SUPPLIED DATA

++++++++++

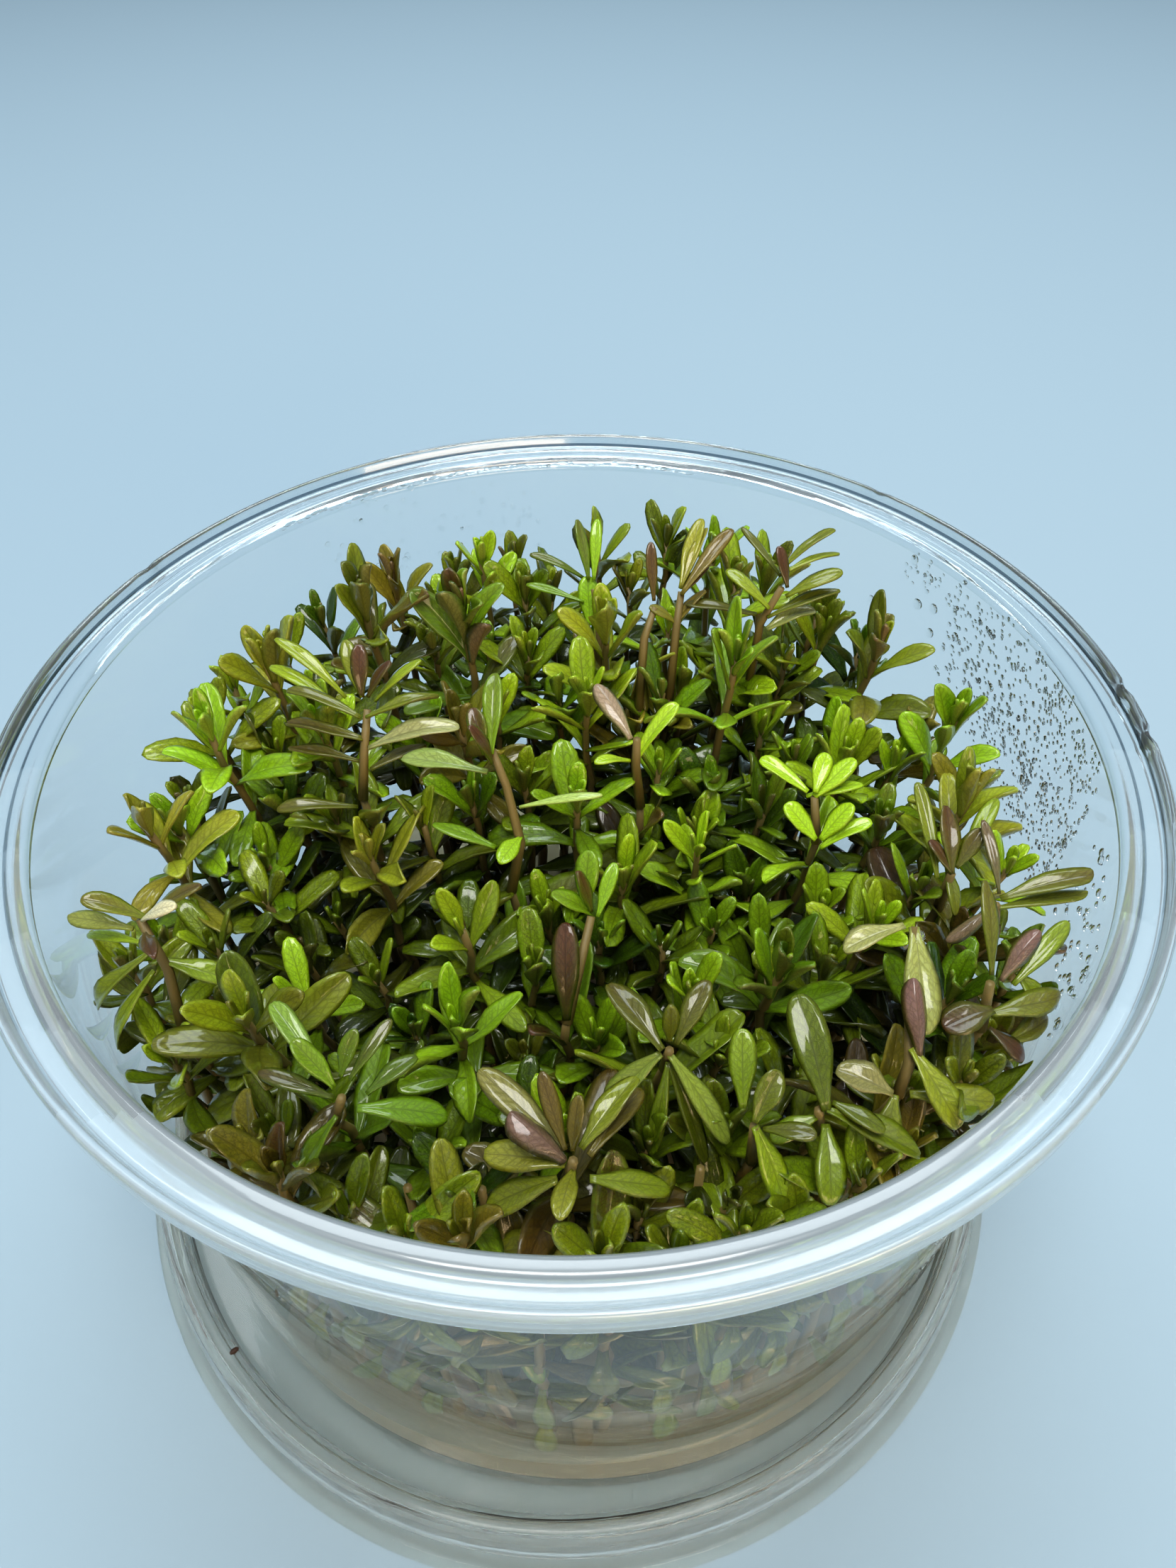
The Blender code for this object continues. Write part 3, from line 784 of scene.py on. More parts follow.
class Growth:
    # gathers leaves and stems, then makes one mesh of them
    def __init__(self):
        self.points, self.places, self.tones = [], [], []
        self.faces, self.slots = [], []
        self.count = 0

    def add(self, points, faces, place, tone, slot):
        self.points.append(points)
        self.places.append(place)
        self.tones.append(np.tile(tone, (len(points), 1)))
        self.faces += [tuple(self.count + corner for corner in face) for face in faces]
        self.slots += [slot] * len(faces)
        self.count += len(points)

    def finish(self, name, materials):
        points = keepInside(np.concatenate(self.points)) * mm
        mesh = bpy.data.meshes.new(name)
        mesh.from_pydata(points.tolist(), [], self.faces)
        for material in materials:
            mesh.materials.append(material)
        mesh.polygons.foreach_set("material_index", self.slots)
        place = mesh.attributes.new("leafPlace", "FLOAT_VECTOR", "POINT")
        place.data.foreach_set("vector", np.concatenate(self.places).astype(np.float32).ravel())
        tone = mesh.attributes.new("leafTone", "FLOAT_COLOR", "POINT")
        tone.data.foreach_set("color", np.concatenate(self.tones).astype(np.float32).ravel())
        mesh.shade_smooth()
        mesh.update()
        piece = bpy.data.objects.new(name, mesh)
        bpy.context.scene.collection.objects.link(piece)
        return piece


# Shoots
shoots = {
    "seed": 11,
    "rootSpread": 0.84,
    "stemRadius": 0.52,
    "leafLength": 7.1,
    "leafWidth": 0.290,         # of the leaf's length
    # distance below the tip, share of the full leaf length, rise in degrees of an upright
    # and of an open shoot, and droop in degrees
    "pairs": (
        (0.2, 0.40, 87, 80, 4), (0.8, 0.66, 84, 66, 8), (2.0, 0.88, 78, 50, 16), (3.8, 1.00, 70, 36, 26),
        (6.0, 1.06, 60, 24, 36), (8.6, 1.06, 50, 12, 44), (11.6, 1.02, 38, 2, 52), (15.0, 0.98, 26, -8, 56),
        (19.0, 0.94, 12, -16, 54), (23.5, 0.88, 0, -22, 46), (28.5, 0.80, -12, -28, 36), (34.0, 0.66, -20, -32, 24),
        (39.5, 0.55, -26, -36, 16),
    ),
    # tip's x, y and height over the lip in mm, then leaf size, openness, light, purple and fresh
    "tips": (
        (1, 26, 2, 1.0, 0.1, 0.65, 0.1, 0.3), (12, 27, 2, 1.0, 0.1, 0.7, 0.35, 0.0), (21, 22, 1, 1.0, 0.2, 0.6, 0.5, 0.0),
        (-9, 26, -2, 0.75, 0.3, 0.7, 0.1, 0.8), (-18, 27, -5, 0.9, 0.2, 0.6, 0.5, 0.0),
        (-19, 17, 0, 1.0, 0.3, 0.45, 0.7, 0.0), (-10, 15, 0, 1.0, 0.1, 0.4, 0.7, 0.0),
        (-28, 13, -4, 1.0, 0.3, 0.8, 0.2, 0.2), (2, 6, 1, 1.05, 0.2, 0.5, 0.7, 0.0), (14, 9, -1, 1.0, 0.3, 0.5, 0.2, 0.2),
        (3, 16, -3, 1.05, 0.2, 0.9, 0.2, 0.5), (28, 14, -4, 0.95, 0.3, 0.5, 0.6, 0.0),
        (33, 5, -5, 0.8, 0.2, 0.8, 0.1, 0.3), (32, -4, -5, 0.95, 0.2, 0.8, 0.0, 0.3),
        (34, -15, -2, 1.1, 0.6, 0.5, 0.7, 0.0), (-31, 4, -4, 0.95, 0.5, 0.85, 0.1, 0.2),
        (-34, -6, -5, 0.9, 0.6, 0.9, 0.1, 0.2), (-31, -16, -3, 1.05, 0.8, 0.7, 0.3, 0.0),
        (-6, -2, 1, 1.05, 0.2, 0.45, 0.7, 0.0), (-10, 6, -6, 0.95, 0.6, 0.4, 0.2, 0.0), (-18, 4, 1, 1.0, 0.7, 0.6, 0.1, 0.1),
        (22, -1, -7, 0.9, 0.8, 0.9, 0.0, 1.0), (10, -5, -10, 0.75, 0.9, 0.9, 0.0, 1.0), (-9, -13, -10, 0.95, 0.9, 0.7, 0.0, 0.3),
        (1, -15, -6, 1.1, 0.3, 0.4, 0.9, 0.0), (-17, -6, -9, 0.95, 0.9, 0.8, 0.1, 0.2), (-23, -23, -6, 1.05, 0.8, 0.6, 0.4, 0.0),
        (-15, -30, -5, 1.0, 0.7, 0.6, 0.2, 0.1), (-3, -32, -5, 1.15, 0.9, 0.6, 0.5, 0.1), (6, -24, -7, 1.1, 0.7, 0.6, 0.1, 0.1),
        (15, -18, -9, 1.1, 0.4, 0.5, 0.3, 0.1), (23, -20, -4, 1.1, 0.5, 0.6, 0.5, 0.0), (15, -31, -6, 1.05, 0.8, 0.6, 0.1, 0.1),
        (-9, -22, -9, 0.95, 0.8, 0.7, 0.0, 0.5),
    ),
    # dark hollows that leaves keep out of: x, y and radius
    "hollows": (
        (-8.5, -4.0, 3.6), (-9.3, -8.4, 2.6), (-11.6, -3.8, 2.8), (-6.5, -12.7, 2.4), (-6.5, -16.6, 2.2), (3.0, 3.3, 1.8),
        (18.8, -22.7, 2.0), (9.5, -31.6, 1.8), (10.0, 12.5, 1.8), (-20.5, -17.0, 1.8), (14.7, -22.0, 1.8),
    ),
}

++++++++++

Repeat, word for word, the lines from the opening of the material through the line containing "self.count = 0".

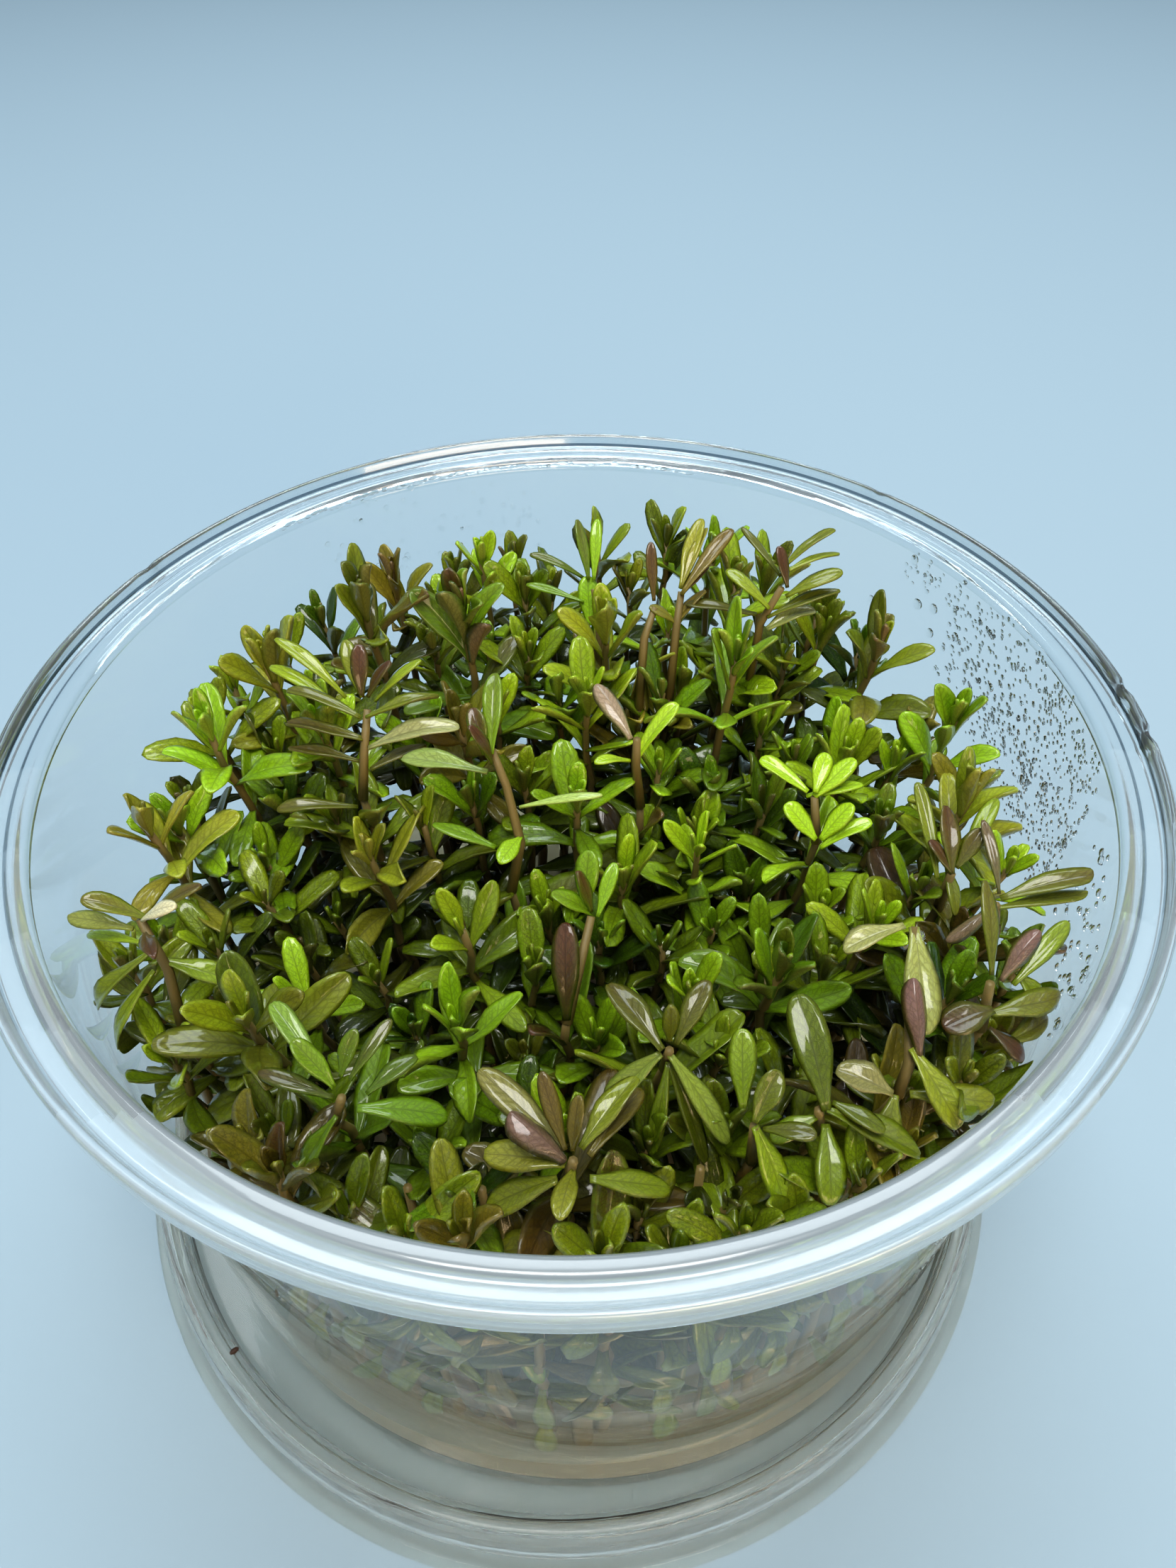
The Blender code for this object continues. Write part 3, from line 784 of scene.py on. More parts follow.
class Growth:
    # gathers leaves and stems, then makes one mesh of them
    def __init__(self):
        self.points, self.places, self.tones = [], [], []
        self.faces, self.slots = [], []
        self.count = 0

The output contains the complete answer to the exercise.